The Aeronauts is ultimately about two people working together to achieve something bigger than themselves. It's a dynamic Redmayne says has always existed between him and Jones, who "work with equal passion and equal fairness." But, Redmayne noted, the difference in who each film centralizes and the demands of their roles during the air expedition changed when one of them physically drove scenes. 

"On a purely technical level, so much of the blocking of the scenes when we did Theory of Everything would be instigated by Stephen's physicality, so Felicity would have to adapt to that, which felt sort of parallel to when Jane had to support Stephen for all that period," Redmayne said. "I think that certainly on this film, in which [Glaisher] is the passenger and he's never been in Berlin before, she's the one that runs it. It was definitely up to Amelia [Wren] to be sort of pushing me around the place."

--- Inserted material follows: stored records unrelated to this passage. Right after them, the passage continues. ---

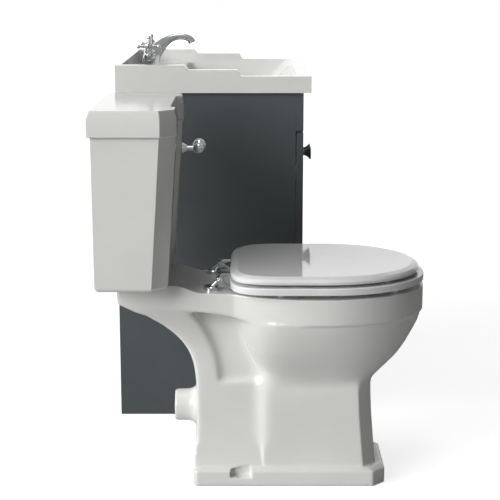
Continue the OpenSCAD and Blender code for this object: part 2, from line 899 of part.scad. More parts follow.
// Flush lever
lever_face = -(tank_depth(lever_z + rose_r) + 0.2);
hub_y = lever_face - 37;
inner_face = -(tank_depth(lever_z) - front_sink - tank_t) + 0.8;
module lever_rose() {
    color(chrome)
        place()
            difference() {
                union() {
                    translate([lever_x, lever_face, lever_z])
                        rotate([90, 0, 0])
                            rotate_extrude()
                                polygon([
                                    [0, 0], [rose_r, 0], [rose_r, 2.5], [rose_r - 1.5, 5], [rose_r - 4.5, 9],
                                    [rose_r - 5, 12], [0, 12],
                                ]);
                    rod_y(lever_x, lever_z, lever_face - 1, inner_face + 12, spindle_r + 3.5);
                }
                rod_y(lever_x, lever_z, lever_face - 20, inner_face + 20, spindle_r + fit);
            }
}

module lever_nut() {
    color(brass)
        place()
            difference() {
                translate([lever_x, inner_face + 7, lever_z])
                    rotate([90, 0, 0])
                        linear_extrude(7)
                            circle(15, $fn = 6);
                rod_y(lever_x, lever_z, inner_face - 1, inner_face + 8, spindle_r + 3.5 + fit);
            }
}

// Points of a quarter or half circle about a centre on the axis of a turned piece
function arc(r, centre, from, to) = [
    for (i = [0 : 8]) let (a = lerp(from, to, i / 8)) [r * cos(a), centre + r * sin(a)],
];

module flush_lever() {
    color(chrome)
        place() {
            translate([lever_x, hub_y, lever_z]) {
                rotate([-90, 0, 0])
                    rotate_extrude()
                        polygon(concat(
                            [[0, -hub_r]],
                            arc(hub_r, 0, -82, 60),
                            [for (r = [6.5, spindle_r]) [r, lever_face - 12 - clear - hub_y]],
                            [[spindle_r, crank_y - 3 - hub_y], [0, crank_y - 3 - hub_y]]
                        ));
                rotate([0, 90, 0])
                    rotate_extrude()
                        polygon(concat(
                            [[0, 2], [8, 2], [6.5, lever_len - bulb_r]],
                            arc(bulb_r, lever_len, -60, 82),
                            [[0, lever_len + bulb_r]]
                        ));
            }
        }
}

module lever_crank() {
    color(brass)
        place() {
            difference() {
                union() {
                    rod_y(lever_x, lever_z, crank_y - 8, crank_y, spindle_r + 4.5);
                    box([pin_x - 5, crank_y - 4, lever_z - 4.5], [lever_x - 2, crank_y, lever_z + 4.5]);
                }
                rod_y(lever_x, lever_z, crank_y - 20, crank_y - 3, spindle_r + fit);
            }
            rod_y(pin_x, lever_z, crank_y - 3, strap_y + 4, 2);
        }
}

// Seat, lid and their hinges
function seat_ring(z, inset, short) =
    egg(z, seat_back + inset, pan_mid, pan_reach - short - inset, seat_w - inset, 5.5, 2.1, 96);

module seat() {
    color(white_plastic)
        place()
            translate([0, 0, seat_z])
                difference() {
                    linear_extrude(seat_t)
                        polygon(flat(seat_ring(0, 0, 0)));
                    translate([0, 0, -1])
                        linear_extrude(seat_t + 2)
                            polygon(flat(egg(0, 345, 480, 632, 112, 2.3, 2.1, 72)));
                }
}

module seat_lid() {
    color(white_plastic)
        place()
            loft([
                seat_ring(lid_low, 2, lid_short),
                seat_ring(lid_low + lid_t - 9, 1, lid_short),
                seat_ring(lid_low + lid_t - 4, 5, lid_short),
                seat_ring(lid_low + lid_t, lid_bevel, lid_short),
            ]);
}

module hinge_bases() {
    color(chrome)
        place()
            for (side = [-1, 1])
                difference() {
                    union() {
                        translate([side * hinge_x, hinge_base_y, rim_z])
                            rotate_extrude()
                                polygon([[0, 0], [12, 0], [12, 6.5], [10.5, 8.5], [7, 9.5], [0, 9.5]]);
                        rod(
                            [side * hinge_x, hinge_base_y, rim_z + 6],
                            [side * hinge_x, -hinge_y, hinge_z], 4.5
                        );
                        rod_x(-hinge_y, hinge_z, side * hinge_x - 5, side * hinge_x + 5, eye_r);
                    }
                    rod_x(-hinge_y, hinge_z, side * hinge_x - 6, side * hinge_x + 6, hinge_pin_r + fit);
                }
}

// Expanding bolts under the hinge bases, out of sight in the deck
module hinge_bolts() {
    color(steel)
        place()
            for (side = [-1, 1]) {
                rod_z(side * hinge_x, hinge_base_y, rim_z - 40, rim_z - 1, 4);
                rod_z(side * hinge_x, hinge_base_y, rim_z - 36, rim_z - 14, 7.7);
                rod_z(side * hinge_x, hinge_base_y, rim_z - 3, rim_z, 7.7);
            }
}

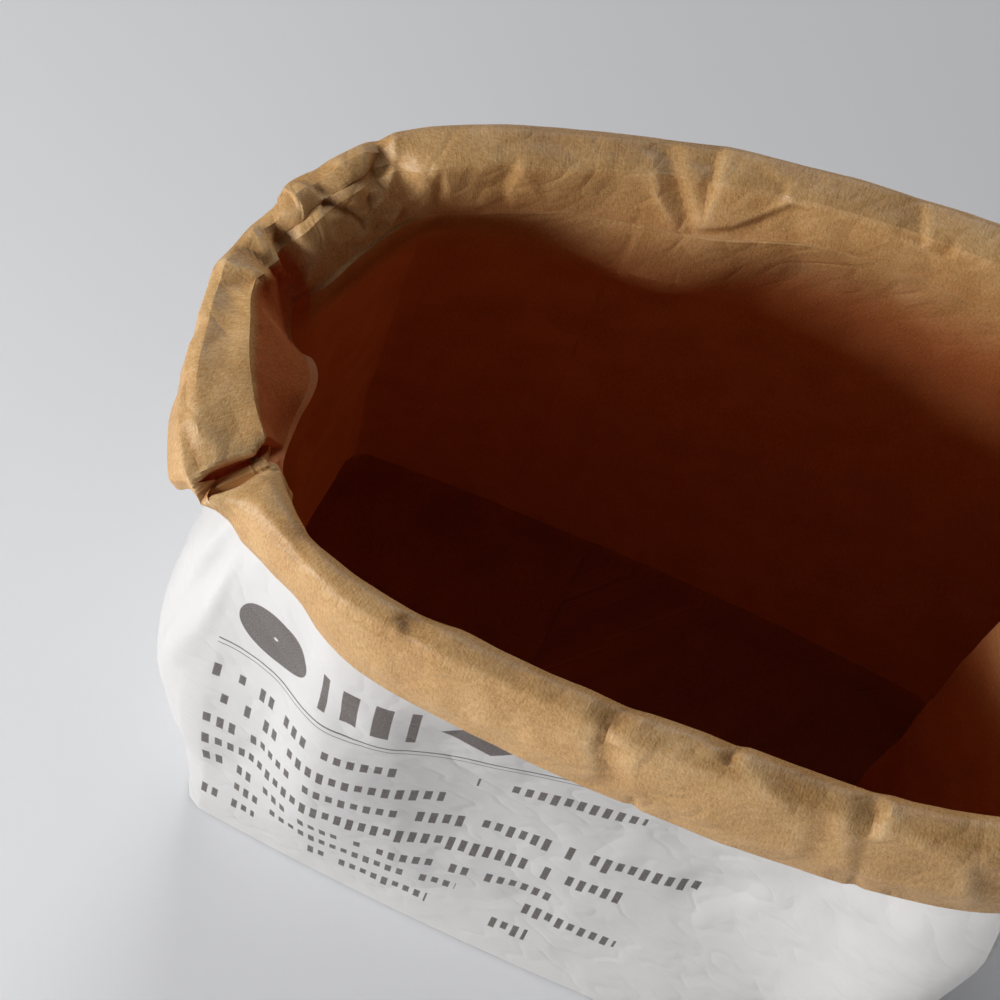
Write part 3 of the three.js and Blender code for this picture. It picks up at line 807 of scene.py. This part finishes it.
def add_sheet(name, spots, paper_places):
    """A grid with its points at spots, given row by row, and the paper's map, all in metres."""
    deselect()
    rows, across = spots.shape[:2]
    bpy.ops.mesh.primitive_grid_add(x_subdivisions=across - 1, y_subdivisions=rows - 1, size=1)
    sheet = bpy.context.object
    sheet.name = sheet.data.name = name
    sheet.data.vertices.foreach_set("co", spots.reshape(-1))
    numbers = np.empty(len(sheet.data.loops), int)
    sheet.data.loops.foreach_get("vertex_index", numbers)
    paper_map = sheet.data.uv_layers.active or sheet.data.uv_layers.new()
    paper_map.name = "paper"
    on_map = paper_places.reshape(-1, 2)[numbers]
    paper_map.data.foreach_set("uv", on_map.reshape(-1).astype(np.float32))
    sheet.data.update()
    return sheet


def keep(sheet, name, values):
    """Keep one value for each point of a sheet as an attribute."""
    attribute = sheet.data.attributes.new(name, "FLOAT", "POINT")
    attribute.data.foreach_set("value", np.broadcast_to(values, len(sheet.data.vertices)).astype(np.float32))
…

This subtle shift, between who is present in a scene and who leads the action of it, is notable in a genre where women have historically been absent. For Jones, working with her co-star in this way was "invigorating."

"In many ways, the film is a very small indie at its heart. It's two people in a basket, basically, and the complexity of their relationship, but it also exists on this massive scale, so you're constantly pivoting from a micro to a macro job," Jones told THR. "So I think it was exciting. It was good to build a different relationship, to be the same actors but in very, very different roles. There was something really fascinating about that new dynamic and having to get our heads around it." 

Amazon's The Aeronauts opens for a limited two-week theatrical run beginning Dec. 6, before the film becomes available to stream online exclusively on Amazon Prime on Dec. 20.